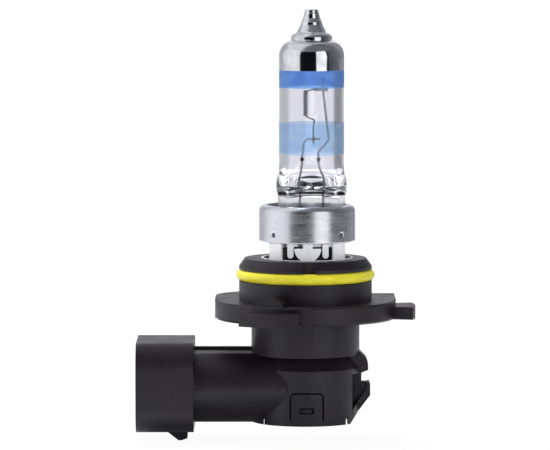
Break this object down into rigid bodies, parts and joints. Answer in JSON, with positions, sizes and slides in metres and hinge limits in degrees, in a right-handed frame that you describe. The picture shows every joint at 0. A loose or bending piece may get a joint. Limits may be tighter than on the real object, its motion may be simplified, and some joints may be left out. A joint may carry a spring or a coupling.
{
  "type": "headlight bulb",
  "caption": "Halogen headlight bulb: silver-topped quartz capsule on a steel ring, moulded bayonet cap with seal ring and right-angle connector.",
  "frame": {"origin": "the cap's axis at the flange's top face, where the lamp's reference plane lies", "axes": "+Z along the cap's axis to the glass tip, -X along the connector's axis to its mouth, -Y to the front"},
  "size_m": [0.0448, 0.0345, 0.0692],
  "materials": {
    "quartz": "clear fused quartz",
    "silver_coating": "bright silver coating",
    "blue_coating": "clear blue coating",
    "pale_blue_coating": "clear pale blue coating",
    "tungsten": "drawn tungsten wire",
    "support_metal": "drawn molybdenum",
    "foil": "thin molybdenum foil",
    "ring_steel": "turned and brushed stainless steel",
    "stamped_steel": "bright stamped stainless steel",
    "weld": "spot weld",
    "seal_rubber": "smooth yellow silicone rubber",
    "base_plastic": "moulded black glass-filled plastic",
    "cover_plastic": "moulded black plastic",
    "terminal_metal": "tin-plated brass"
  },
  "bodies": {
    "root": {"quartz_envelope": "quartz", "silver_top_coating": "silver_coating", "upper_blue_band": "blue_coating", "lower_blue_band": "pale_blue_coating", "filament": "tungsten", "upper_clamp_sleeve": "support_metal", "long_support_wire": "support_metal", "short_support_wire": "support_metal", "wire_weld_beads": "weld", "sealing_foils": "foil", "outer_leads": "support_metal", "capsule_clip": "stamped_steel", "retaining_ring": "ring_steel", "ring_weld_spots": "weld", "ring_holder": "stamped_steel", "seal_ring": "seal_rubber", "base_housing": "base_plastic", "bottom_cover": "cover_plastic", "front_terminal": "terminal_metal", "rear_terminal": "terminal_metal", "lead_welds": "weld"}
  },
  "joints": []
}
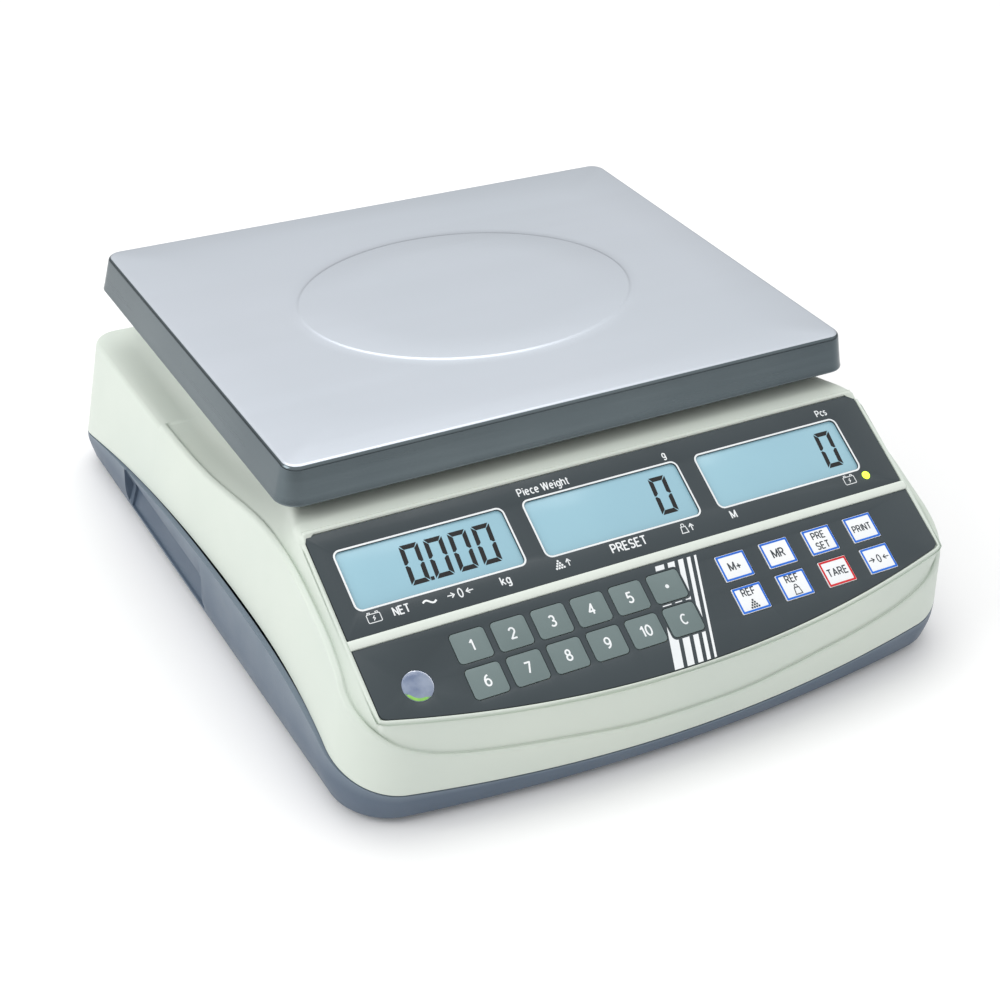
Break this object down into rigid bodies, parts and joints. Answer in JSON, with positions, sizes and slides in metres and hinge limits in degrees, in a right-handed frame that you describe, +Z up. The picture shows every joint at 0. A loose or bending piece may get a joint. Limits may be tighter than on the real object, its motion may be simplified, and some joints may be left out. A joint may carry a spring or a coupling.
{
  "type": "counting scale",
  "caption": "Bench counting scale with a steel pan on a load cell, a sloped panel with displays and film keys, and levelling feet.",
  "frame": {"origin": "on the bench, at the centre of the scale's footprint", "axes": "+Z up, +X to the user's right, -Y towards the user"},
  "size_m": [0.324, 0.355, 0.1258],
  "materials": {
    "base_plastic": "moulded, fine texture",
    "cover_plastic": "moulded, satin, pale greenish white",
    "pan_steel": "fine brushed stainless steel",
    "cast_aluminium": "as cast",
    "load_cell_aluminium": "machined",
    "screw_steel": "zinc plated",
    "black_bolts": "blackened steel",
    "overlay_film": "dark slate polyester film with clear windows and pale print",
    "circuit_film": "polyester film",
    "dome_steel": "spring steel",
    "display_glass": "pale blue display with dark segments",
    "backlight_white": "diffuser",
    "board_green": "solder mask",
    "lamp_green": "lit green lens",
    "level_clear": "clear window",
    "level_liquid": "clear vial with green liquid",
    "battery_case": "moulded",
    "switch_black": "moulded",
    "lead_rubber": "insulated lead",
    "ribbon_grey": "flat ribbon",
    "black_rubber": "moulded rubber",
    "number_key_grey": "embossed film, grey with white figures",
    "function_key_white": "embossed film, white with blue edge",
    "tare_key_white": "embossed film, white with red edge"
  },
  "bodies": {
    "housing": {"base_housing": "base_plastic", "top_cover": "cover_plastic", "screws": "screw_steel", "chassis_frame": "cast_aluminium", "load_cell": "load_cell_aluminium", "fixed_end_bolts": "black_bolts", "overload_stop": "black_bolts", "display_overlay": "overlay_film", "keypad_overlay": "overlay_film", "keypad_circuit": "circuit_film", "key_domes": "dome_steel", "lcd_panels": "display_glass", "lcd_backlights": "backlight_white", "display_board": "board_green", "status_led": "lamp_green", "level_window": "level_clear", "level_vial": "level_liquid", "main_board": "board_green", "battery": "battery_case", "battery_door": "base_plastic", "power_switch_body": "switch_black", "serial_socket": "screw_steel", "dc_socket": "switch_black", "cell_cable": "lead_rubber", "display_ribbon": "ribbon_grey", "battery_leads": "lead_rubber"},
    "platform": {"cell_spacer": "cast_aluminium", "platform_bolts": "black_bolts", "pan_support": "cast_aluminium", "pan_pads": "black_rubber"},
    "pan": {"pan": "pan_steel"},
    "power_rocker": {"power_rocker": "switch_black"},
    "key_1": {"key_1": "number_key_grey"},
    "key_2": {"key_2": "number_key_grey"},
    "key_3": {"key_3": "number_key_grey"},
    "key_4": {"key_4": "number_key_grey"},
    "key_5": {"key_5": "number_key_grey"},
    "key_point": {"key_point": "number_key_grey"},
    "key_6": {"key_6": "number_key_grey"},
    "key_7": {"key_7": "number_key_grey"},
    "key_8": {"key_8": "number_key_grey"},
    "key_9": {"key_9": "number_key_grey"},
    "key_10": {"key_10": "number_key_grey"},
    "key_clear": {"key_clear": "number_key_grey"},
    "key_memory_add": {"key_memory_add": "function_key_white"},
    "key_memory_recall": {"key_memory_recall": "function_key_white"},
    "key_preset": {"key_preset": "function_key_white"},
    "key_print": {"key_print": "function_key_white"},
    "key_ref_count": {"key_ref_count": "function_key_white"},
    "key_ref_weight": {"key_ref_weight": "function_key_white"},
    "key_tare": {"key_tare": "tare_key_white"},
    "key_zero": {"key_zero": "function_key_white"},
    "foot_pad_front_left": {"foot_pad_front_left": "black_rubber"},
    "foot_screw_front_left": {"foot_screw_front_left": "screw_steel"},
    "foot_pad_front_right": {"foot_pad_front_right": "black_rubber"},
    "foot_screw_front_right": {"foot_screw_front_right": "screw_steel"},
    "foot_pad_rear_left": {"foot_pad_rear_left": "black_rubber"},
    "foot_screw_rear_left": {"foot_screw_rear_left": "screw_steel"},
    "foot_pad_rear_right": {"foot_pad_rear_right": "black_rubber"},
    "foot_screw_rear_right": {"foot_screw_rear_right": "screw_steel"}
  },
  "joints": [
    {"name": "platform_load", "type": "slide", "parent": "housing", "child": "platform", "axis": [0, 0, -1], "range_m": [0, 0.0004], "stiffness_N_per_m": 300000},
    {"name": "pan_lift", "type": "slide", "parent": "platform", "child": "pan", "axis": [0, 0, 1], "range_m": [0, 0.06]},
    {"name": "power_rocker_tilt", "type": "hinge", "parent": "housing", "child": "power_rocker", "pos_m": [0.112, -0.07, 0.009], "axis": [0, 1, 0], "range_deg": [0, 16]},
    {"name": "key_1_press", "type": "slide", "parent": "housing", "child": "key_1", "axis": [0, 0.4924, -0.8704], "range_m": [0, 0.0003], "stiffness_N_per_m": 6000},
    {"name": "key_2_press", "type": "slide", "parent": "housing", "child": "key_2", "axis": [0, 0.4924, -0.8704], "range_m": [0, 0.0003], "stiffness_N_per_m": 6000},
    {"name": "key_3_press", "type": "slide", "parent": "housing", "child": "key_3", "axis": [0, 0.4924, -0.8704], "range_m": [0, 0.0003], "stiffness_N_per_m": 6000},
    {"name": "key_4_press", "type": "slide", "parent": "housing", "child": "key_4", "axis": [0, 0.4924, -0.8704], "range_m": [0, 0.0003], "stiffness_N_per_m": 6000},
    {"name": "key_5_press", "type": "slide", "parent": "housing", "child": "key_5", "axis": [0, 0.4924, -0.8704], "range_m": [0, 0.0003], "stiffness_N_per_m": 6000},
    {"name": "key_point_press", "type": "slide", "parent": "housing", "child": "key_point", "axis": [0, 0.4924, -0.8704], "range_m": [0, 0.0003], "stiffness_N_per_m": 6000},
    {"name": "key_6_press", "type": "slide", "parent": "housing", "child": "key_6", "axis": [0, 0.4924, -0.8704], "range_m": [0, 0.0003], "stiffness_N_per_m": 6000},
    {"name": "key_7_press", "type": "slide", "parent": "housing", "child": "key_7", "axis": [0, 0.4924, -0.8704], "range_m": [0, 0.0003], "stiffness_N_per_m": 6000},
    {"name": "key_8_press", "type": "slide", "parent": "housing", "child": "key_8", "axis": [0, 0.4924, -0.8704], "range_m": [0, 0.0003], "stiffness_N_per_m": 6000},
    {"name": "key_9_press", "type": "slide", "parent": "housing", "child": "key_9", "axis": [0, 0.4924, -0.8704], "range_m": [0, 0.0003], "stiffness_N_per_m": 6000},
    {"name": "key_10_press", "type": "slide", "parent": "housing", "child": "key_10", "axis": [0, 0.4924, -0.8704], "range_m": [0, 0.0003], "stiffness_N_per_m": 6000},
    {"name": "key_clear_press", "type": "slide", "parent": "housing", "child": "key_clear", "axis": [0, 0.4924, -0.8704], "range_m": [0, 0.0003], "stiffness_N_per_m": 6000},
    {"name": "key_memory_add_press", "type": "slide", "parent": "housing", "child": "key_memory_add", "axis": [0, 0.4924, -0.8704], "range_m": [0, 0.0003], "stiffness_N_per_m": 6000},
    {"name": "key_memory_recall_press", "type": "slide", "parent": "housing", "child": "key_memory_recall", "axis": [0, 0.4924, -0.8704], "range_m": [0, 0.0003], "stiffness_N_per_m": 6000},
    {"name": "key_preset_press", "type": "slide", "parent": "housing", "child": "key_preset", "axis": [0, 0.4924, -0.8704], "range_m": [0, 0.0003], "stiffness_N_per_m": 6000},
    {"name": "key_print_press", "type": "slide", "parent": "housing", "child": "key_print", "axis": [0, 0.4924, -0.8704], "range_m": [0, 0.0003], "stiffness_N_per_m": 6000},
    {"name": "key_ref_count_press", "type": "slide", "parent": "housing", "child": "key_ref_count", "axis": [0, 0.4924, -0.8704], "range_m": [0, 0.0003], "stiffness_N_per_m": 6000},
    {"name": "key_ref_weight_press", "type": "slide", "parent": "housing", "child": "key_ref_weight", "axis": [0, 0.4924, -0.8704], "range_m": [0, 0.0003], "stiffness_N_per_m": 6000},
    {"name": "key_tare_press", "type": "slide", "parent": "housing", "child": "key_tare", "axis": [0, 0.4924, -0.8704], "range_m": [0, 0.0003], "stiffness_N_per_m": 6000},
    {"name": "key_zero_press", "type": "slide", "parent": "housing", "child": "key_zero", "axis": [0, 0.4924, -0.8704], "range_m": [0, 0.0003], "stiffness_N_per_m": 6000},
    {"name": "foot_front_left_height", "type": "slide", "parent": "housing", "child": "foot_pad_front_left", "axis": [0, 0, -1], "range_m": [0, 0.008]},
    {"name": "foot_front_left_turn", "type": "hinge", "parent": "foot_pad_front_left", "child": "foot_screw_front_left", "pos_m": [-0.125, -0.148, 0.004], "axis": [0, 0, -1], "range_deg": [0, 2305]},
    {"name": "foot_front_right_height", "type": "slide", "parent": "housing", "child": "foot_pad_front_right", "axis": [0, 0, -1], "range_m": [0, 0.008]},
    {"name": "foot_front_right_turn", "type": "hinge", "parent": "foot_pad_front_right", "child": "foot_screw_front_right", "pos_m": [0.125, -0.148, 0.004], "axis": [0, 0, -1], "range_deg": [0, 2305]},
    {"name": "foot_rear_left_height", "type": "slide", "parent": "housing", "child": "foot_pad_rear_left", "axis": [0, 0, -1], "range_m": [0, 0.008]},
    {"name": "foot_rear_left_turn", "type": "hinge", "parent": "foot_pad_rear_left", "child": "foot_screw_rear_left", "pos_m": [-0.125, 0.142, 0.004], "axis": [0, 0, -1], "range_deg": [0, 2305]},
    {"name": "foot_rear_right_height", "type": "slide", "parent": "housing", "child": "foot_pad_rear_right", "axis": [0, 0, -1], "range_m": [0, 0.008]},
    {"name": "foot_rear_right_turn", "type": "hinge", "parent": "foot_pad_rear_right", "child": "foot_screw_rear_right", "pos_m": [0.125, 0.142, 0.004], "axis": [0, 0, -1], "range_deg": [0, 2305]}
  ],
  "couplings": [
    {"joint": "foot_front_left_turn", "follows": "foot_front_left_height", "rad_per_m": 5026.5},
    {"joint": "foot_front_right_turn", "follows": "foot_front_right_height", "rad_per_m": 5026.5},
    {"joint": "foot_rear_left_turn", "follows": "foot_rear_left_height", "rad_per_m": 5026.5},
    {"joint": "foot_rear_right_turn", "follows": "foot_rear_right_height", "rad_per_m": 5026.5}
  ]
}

The request = Provide only the count of lines in the data above that include the string "describe".

Problem solution = 2